Yeah, they play all the time.

So there were no personal reasons?
Victor: No, although we do get along much better now. (laughs) You should really be talking to Sheldon. He got his start in the Stubborn All-Stars. What a start, man! Holy shit!
Sheldon: (laughs) Yeah, I got my start through Vic Rice. While he was away with MephiskapheIes in Europe, I got offered an American tour with the Stubborn All-Stars, and then that led to a European tour with the Stubborn All-Stars, and then from that, it led to a full-time job with the Insteps.

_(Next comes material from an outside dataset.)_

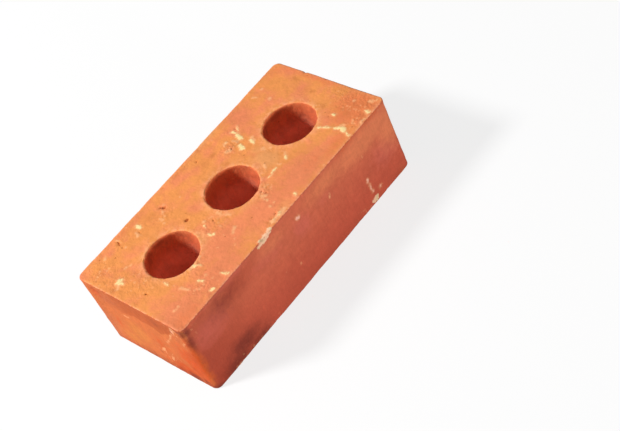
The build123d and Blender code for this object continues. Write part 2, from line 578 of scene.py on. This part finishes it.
def scattered_marks(rng, face, count, widths, wander_mm, steps, clear_edge_mm):
    """Marks like the photographed ones, strewn over a face that the photograph doesn't show.

    Most are small and few are wide, and some lie in a cluster with the one before.
    """
    low, high = face_span(face, clear_edge_mm)
    marks = []
    while len(marks) < count:
        place = np.array([rng.uniform(low[axis], high[axis]) for axis in (0, 1)])
        if marks and rng.uniform() < cluster_share:
            place = np.array(marks[-1][1:3]) + rng.uniform(-cluster_reach_mm, cluster_reach_mm, 2)
            place = np.clip(place, low, high)
        heading = rng.uniform(0, 2 * math.pi)
        points = [place]
        for _ in range(rng.integers(0, steps + 1)):
            heading += rng.uniform(-most_turn, most_turn)
            place = place + wander_mm * np.array([math.cos(heading), math.sin(heading)])
            points.append(place)
        clear_mm = away_from_cores(np.array(points)).min() - mouth_radius_mm
        if not face.endswith("bed") or clear_mm > clear_of_mouths_mm:
            half_width = widths[0] + (widths[1] - widths[0]) * rng.uniform() ** width_skew
            marks.append((half_width, *np.ravel(points)))
    return marks


def in_space(a, b, axis, level):
    """A face's pair with that level along the face's own axis."""
    return np.insert([float(a), float(b)], axis, level)


def mark_reach(places, marks_of):
    """How deep each place lies inside the nearest mark, in mm: below zero outside every mark."""
    sway = [rough(places, mark_sway_mm, 2, shift=30.0 + 9.0 * axis) for axis in range(3)]
    places = places + np.column_stack(sway)
    reach = np.full(len(places), past_marks_mm)
    for face, marks in marks_of.items():
        for half_width, *numbers in marks:
            points = np.reshape(numbers, (-1, 2))
            stops = [in_space(*point, *face_levels[face]) for point in (*points, points[-1])]
            for start, end in zip(stops, stops[1:]):
                run = end - start
                share = np.clip((places - start) @ run / max(run @ run, 1e-9), 0, 1)
                away = np.linalg.norm(places - start - share[:, None] * run, axis=1)
                reach = np.maximum(reach, half_width - away)
    return reach


def scattered_tones(rng, face, count, spreads, strengths):
    """Broad tones strewn over a face that the photograph doesn't show."""
    low, high = face_span(face)
    tones = []
    for _ in range(count):
        middle = [rng.uniform(low[axis], high[axis]) for axis in (0, 1)]
        spread = [rng.uniform(*spreads), rng.uniform(*spreads) * tone_squat]
        tones.append((*middle, *spread, rng.uniform(*strengths)))
    return tones


def tone(places, tones_of):
    """The strength of the broad tones at each place."""
    strength = np.zeros(len(places))
    for face, tones in tones_of.items():
        axis, level = face_levels[face]
        for a, b, spread_a, spread_b, peak in tones:
            centre = in_space(a, b, axis, level)
            spreads = in_space(spread_a, spread_b, axis, tone_round_edge_mm)
            away = np.linalg.norm((places - centre) / spreads, axis=1)
            strength = np.maximum(strength, peak * np.exp(-away ** 2))
    return strength


def rough(places, size_mm, octaves, shift=0.0, stretch=(1, 1, 1)):
    """Noise of about -1 to 1 at each place, with lumps of about that size."""
    scaled = places / (size_mm * np.array(stretch)) + shift
    return np.array([noise.fractal(Vector(place), 1.0, 2.0, octaves) for place in scaled])


def smooth_step(low, high, values):
    share = np.clip((values - low) / (high - low), 0, 1)
    return share * share * (3 - 2 * share)


def edge_distance(places, outwards, to_beds):
    """How far each place lies from the nearest arris or core mouth."""
    reach = np.array([half_length_mm, half_width_mm]) - die_corner_mm
    past = np.maximum(np.abs(places[:, :2]) - reach, 0)
    to_sides = np.minimum(half_length_mm - np.abs(places[:, 0]), half_width_mm - np.abs(places[:, 1]))
    to_sides = np.where((past > 0).all(axis=1), die_corner_mm - np.hypot(*past.T), to_sides)
    to_mouths = np.abs(away_from_cores(places[:, :2]) - core_radius_mm)
    on_bed = np.abs(outwards[:, 2]) > 0.99
    return np.where(on_bed, np.minimum(to_sides, to_mouths), to_beds)


def chip_depths(places, outwards, chips):
    """How far each place has to sink along its outward direction to reach the nearest hollow."""
    depths = np.zeros(len(places))
    for centre, reach in chips:
        near = np.where((np.abs(places - centre) < np.array(reach) * chip_margin).all(axis=1))[0]
        ragged = 1 + chip_raggedness * rough(places[near], chip_lump_mm, 2)
        offset = (places[near] - centre) / reach / ragged[:, None]
        heading = outwards[near] / reach / ragged[:, None]
        along = (offset * heading).sum(axis=1)
        size = (heading * heading).sum(axis=1)
        spare = 1 - (offset * offset).sum(axis=1)
        root = np.sqrt(np.maximum(along * along + size * spare, 0))
        depths[near] = np.maximum(depths[near], np.where(spare > 0, (along + root) / size, 0))
    return depths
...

Wow, so you’ve been submerged in the traditional ska for a while. Great, see my next issue is this controversial Trad VS Core thing where people say what pisses them off about the different styles. Is there anything bad you want to say?
Sheldon: Okay…

You know, like any hang-ups you have on certain types of ska or anything in general?
Victor: You know, people at NYNEX are not very polite.

You’re lucky you reached them! I keep getting voice mail!
That’s true. They are very impersonal and I feel… violated.

OK, Sheldon, are you from Long Island?
Sheldon: No, I’m from Rockland, Jersey.

OK see, me and Vic are from Long Island, where we have NYNEX and LILCO fucking us up the ass. There are no alternatives! Do you know how many times I’ve had NYNEX at my house? They finally admitted to me that all of the cables are corroded, and that’s why no one on Long Island is getting good service.

[A ska DJ from SUNY Purchase sits with us and he’s got a cool Mephiskapheles necklace. Victor comments on it, claiming it was made in the sweatshops of Hong Kong. Then I feel a needleprick on my arm and everything goes black.]

2000 Update: Blue Meanies are still around, I think. They recently put a live album out. Vic Rice recently released his first solo album on Stubborn Records called “Live at Version City,” which is chock full of amazing dub-jazz-ska. You can catch his super-group playing all over the city at small clubs for dirt cheap. I recently caught them at Meow Mix, and it was phenomenal. The musicians on stage included fellow old-school Scofflaws Buford O’Sullivan and Paul Gephardt!!

2006 Update: Wow, a lot of time has passed. I’m old.